Location: Crop Germplasm Research2013 Annual Report
1a. Objectives (from AD-416):
The objective of this cooperative research project is to advance cotton genomics by developing the resources for the genome sequence of the Upland cotton (Gossypium hirsutum) genetic standard, TM-1.
1b. Approach (from AD-416):
Large DNA-insert BAC libraries of the highly inbred genetic standard, TM-1, will be constructed and assembled into contigs to create a physical map. Minimum tiling path (MTP) BAC clones from selected contigs will be sequenced, and the assembled and annotated data will provide the complete cotton genome sequence with the gene content and distribution.
3. Progress Report:
The goal of this project is to develop resources for genome sequencing of the Gossypium hirsutum cotton standard, TM-1, and to sequence this genetic standard for enhanced cotton improvement.
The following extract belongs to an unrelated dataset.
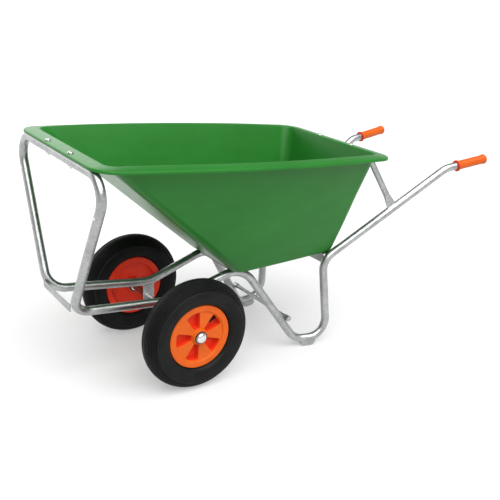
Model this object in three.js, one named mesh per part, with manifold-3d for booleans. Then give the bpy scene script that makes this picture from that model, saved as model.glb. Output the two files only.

Work in FY 2013 focused on finalization of data analysis and interpretation. Over the life of this project, ARS scientists and their collaborators made major progress in sequence analysis and validation of 362 large-insert MTP BAC clones selected from chromosomes 12 and 26 of the AD1 (Gossypium hirsutum) Upland cotton genome. The work accomplished structural, functional, evolutionary, and comparative analyses of about 28 million base pairs (Mb); and assembled nuclear DNA sequence data, including sequence-based markers and repeat DNA elements. Detailed annotation of the sequence data revealed the genome complexity of Upland cotton and identified 1,070 important genes of interest. The most significant accomplishment of the project was the sequencing and analysis of a D-genome cotton diploid species, G. raimondii. The progenitor of G. raimondii is considered to be the contributor of the D-subgenome of the economically important fiber-producing tetraploid cotton species, G. hirsutum and G. barbadense. The sequence data were analyzed in detail for structural, functional, and comparative genomics to reveal genome complexity and to identify 40,976 protein-coding genes. Scientifically significant discoveries were submitted for publication in prestigious journals. The cotton genome sequence data were released worldwide via global community databases, including GenBank and CottonGen. The DNA sequence information developed from the AD1 tetraploid chromosomes, as well as from the probable D subgenome progenitor, will provide foundational data and direction to ongoing efforts to sequence the entire genome of the Upland cotton genome G. hirsutum. Exploitation of the knowledge gained through detailed sequencing and definition of the cotton genome will greatly facilitate development of new, more productive, and environmentally adapted cotton varieties for use by U.S. cotton farmers.